Random Comments on Writing and Analysis
Writing
- A "prompt" is a symbol on a display screen. This course assigns questions or topics, not "prompts."
- Introduce quotations. See here for more detail, despite the SW errors in using state and however.
- Avoid phrases such as "The purpose of this paper is . . .. " or "In this paper, I will attempt to . . ."
- Maintain verb tense consistency.
- Media is the plural of medium. Data is the plural of datum. These words take plural verbs.
- Never start a sentence with a numeral.
- Learn about the apostrophe.
- In US English, periods and commas go inside quotation marks.

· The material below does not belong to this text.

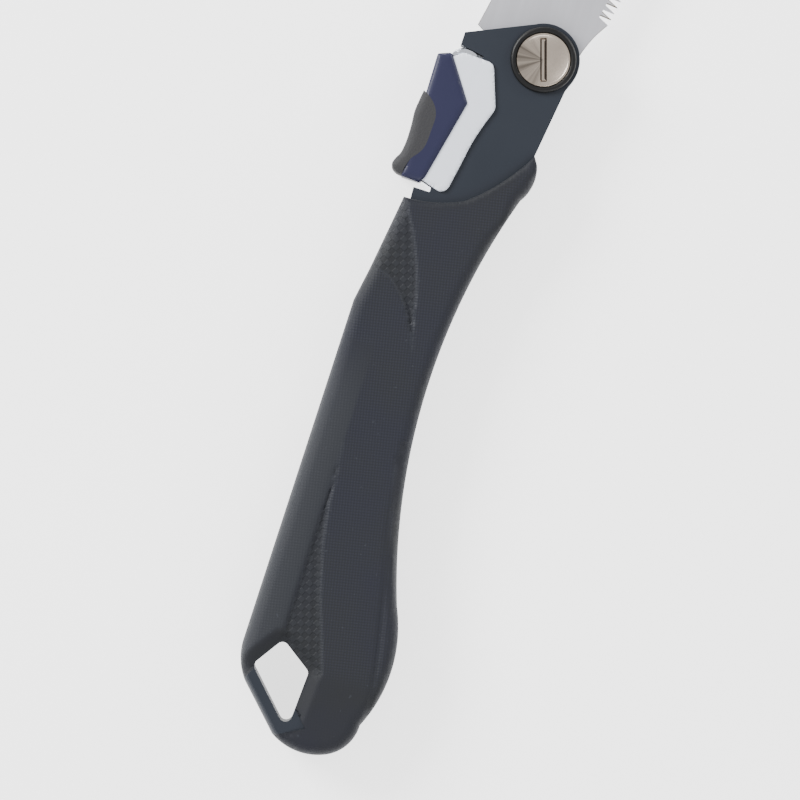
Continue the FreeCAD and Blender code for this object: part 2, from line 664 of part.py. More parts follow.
def pivot_parts():
    """Everything on the pivot's axis."""
    washer_low = "(blade_thick / 2 + slot_gap)"
    bore = "sleeve_round"
    return [
        pivot_bolt(),
        pivot_nut(),
        ring("pivot_sleeve", "sleeve_round", "shank_round + shank_gap", f"0 - {NUT_FLOOR}",
             COLLAR_FLOOR),
        ring("spring_washer", "spring_washer_outer", "shank_round",
             f"0 - {NUT_FLOOR} - spring_washer_thick", f"0 - {NUT_FLOOR}"),
        ring("blade_washer_front", "washer_outer", bore, washer_low, SLOT_HALF),
        ring("blade_washer_back", "washer_outer", bore, f"0 - {SLOT_HALF}", f"0 - {washer_low}"),
        ring("bolt_collar", "collar_round", COLLAR_INNER, COLLAR_FLOOR,
             f"{CORE_HALF} + collar_proud"),
        ring("nut_collar", "collar_round", COLLAR_INNER, f"0 - {CORE_HALF} - collar_proud",
             f"0 - {COLLAR_FLOOR}"),
    ]


def frame_blank():
    corners = [
        pt("frame_rear"),
        pt("frame_heel"),
        pt("frame_low"),
        pt("frame_nose"),
        pt("frame_front"),
        ("frame_crown_x", "frame_top_y"),
        ("frame_back_x", "frame_top_y"),
    ]
    body = polygon_slab("frame_blank", corners, f"{FRAME_OUTER} * 2")
    return round_edges(body, "frame_round", upright)


def cover_blank():
    corners = [
        pt("cover_front"),
        pt("cover_nose"),
        pt("cover_low"),
        pt("cover_rear"),
        pt("cover_top"),
    ]
    body = polygon_slab("cover_blank", corners, f"{COVER_OUTER} * 2")
    return round_edges(body, "cover_round", upright)


def pad_outline(outline):
    outline.start(pt("pad_rear"))
    outline.line(pt("pad_peak"))
    outline.line(pt("pad_end"))
    outline.arc(pt("pad_mid"), pt("pad_front"))
    outline.arc(pt("pad_low"), pt("pad_foot"))
    outline.close()


def claw():
    """The locking claw: a plate that drops behind the tang, under a riveted flange."""
    side_x = f"claw_tip_half * sin({CLAW_ANGLE} * 1deg)"
    side_y = f"claw_tip_half * cos({CLAW_ANGLE} * 1deg)"
    hook = polygon_slab("claw_plate", [
        polar("claw_tip_round", CLAW_ANGLE, side_x, f"0 - {side_y}"),
        polar("claw_neck_round", CLAW_ANGLE, side_x, f"0 - {side_y}"),
        pt("claw_front"),
        pt("claw_brow"),
        ("flange_front_x", BRIDGE_UNDER),
        ("claw_heel_x", BRIDGE_UNDER),
        pt("claw_back"),
        polar("claw_neck_round", CLAW_ANGLE, f"0 - {side_x}", side_y),
        polar("claw_tip_round", CLAW_ANGLE, f"0 - {side_x}", side_y),
    ], "claw_half * 2")
    flange = block("claw_flange", ("flange_rear_x", "flange_front_x"),
                   (f"{BRIDGE_UNDER} - flange_thick", BRIDGE_UNDER),
                   ("0 - flange_half", "flange_half"))
    return fuse("claw_blank", [hook, flange])


def rivet_rods(name):
    """Two rivets along Y through the claw's flange and the frame's bridge."""
    rods = []
    for index, side in enumerate(("rivet_half_span", "0 - rivet_half_span"), start=1):
        rod = doc.addObject("Part::Cylinder", f"{name}_{index}")
        rod.Placement.Rotation = FreeCAD.Rotation(FreeCAD.Vector(1, 0, 0), -90)
        bind(rod, Radius="rivet_round", Height="frame_web + flange_thick",
             Placement__Base__x="rivet_x", Placement__Base__y=f"{BRIDGE_UNDER} - flange_thick",
             Placement__Base__z=side)
        rods.append(rod)
    return rods


def lever_spring():
    """A compression spring of half turns, each tipped so that it ends where the next starts."""
    seat = f"({SEAT_TOP} + spring_wire)"
    rise = f"(({BRIDGE_UNDER} - {seat} - spring_wire) / spring_half_turns)"
    turns = []
    for index in range(int(sheet.get("spring_half_turns"))):
        side = 1 - 2 * (index % 2)
        height = f"{seat} + {index} * {rise}"
        wire = doc.addObject("Part::Circle", f"spring_section_{index}")
        bind(wire, Radius="spring_wire", Placement__Base__x=f"spring_x + {side} * spring_round",
             Placement__Base__y=height)
        turn = doc.addObject("Part::Revolution", f"spring_half_turn_{index}")
        turn.Source = wire
        turn.Solid = True
        turn.Angle = 180
        bind(turn, Axis__x=f"{side} * {rise}", Axis__y="2 * spring_round", Base__x="spring_x",
             Base__y=f"{height} + {rise} / 2")
        turn.setExpression("Axis.z", "0")
        turns.append(turn)
    return fuse("lever_spring", turns)


def lever_parts():
    """The thumb lever: frame, cover, pad, claw, rivets, and the pin and spring it works on."""
    frame = frame_blank()
    x = ("frame_rear_x - frame_plate", "frame_front_x + frame_plate")
    inside = block("frame_inside", x, ("0 - back_y", BRIDGE_UNDER),
                   (f"0 - {FRAME_INNER}", FRAME_INNER))
    hinge = cylinder("frame_bore", "lever_pin_round + lever_pin_gap", "0 - grip_thick",
                     "grip_thick", "lever_x", "lever_y")
    frame_tools = fuse("frame_tools", [inside, hinge] + rivet_rods("frame_rivet_bore"))
    pad_blank = slab("pad_blank", pad_outline, f"{COVER_OUTER} * 2")
    claw_bores = fuse("claw_bores", rivet_rods("claw_rivet_bore"))
    claw_slot = block("claw_slot", ("claw_back_x", "0"), ("0", f"{BRIDGE_UNDER} + claw_gap"),
                      ("0 - claw_half - claw_gap", "claw_half + claw_gap"))
    return [
        cut("lever_frame", frame, frame_tools),
        cut("thumb_cover", cover_blank(), fuse("cover_tools", [frame, pad_blank, claw_slot])),
        cut("thumb_pad", pad_blank, frame),
        cut("lock_claw", claw(), claw_bores),
        fuse("claw_rivets", rivet_rods("rivet")),
        cylinder("lever_pin", "lever_pin_round", f"0 - {FRAME_OUTER} + lever_side_gap",
                 f"{FRAME_OUTER} - lever_side_gap", "lever_x", "lever_y"),
        lever_spring(),
    ]


def build():
    """Every sub-part of the saw."""
    grip = slab("grip_blank", grip_outline, "grip_thick")
    round_edges(grip, "grip_round", handle_rim)
    core = slab("core_blank", core_outline, "core_thick")
    strip = common("strip_block", [grip, strip_prism("strip_region", "strip_half * 2")])
    hole = hole_tool()
    pieces = shells(fuse("core_whole", [core, strip]), hole)
    pieces.append(grip_overmould(grip, core, hole))
    pieces.append(blade())
    pieces += pivot_parts()
    pieces.append(cylinder("stop_pin", "stop_round", "0 - stop_half", "stop_half", "stop_x",
                           "stop_y"))
    pieces.append(fuse("shell_dowels", dowel_rods("dowel")))
    pieces += lever_parts()
    doc.recompute()
    return pieces


def check(pieces):
    """Stop if any object failed or any sub-part is empty or invalid."""
    for item in doc.Objects:
        if "Invalid" in item.State or "Error" in item.State:
            raise RuntimeError(f"{item.Label} failed: {item.State}")
    for piece in pieces:
        if piece.Shape.isNull() or not piece.Shape.isValid() or not piece.Shape.Solids:
            raise RuntimeError(f"{piece.Label} has no valid solid")


def settle(pieces):
    """Move the saw so that its bounding box stands on the origin."""
    box = FreeCAD.BoundBox()
    for piece in pieces:
        box.add(piece.Shape.optimalBoundingBox(False))
    move = FreeCAD.Vector(-box.Center.x, -box.Center.y, -box.ZMin)
    for piece in pieces:
        for place in ("Base.x", "Base.y", "Base.z"):
            piece.setExpression(f"Placement.{place}", None)
        piece.Placement.Base = piece.Placement.Base + move
    doc.recompute()
    print("moved by", move, "size", box.XLength, box.YLength, box.ZLength)


pieces = build()
check(pieces)
settle(pieces)
check(pieces)
os.makedirs("parts", exist_ok=True)
for piece in pieces:
    piece.Shape.exportStep(f"parts/{piece.Label}.step")
    print(f"{piece.Label}: {len(piece.Shape.Solids)} solid, {piece.Shape.Volume:.1f} mm3")
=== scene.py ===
"""The looks of a folding pruning saw, modelled around its packed construction frame."""

import json
import logging
import math
from dataclasses import dataclass, field
from enum import Enum
from typing import Callable, Iterable, Union

import bmesh
import bpy
import numpy as np
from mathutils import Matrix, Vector
from mathutils.geometry import delaunay_2d_cdt


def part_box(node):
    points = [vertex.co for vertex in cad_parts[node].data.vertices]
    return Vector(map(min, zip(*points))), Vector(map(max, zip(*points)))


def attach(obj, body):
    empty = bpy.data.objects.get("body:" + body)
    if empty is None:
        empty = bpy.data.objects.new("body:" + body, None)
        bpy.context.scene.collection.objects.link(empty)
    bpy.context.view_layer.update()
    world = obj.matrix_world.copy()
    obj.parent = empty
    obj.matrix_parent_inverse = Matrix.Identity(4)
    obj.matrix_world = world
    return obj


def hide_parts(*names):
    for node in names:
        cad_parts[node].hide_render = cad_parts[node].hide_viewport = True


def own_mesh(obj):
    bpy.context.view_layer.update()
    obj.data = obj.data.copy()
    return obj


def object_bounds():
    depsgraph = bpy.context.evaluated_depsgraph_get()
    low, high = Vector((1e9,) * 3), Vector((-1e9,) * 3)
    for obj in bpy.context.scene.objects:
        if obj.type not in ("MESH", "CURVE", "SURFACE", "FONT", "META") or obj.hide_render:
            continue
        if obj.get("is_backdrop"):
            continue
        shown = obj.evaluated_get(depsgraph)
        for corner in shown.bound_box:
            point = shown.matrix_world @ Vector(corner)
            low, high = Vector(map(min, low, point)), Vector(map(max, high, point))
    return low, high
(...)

- Use italics for the titles of books, magazines, and newspapers. Use quotation marks for the titles of articles or chapters.
- For references, use Arabic numerals, not lower-case Romans.
- In footnotes and endnotes, the author's first name goes first.
- Superscripts follow the period, not the other way around.
- Do not put superscripts together. If you are referring to more than one source in a sentence, you may put those sources in one endnote. Here is an example:
- 7 Squidward Tentacles, I Am Superior (Bikini Bottom: University of Bikini Bottom Press, 1984), 34-36; Patrick Star, Not Reading Books (Asheville: Echinoderm Press, 1987), 21-23; Spongebob Squarepants, Candide Under Water (Hollywood: Pretense Press, 1980), 4.
Analysis
- Do not assume that ownership dictates editorial policy or that editorial policy creates bias in news coverage.
- Remember that "coverage" may consist of a set of stories, not just one.
- Be careful to distinguish hard news coverage from analysis and commentary. Also distinguish op-eds from material by the news organization's own staff.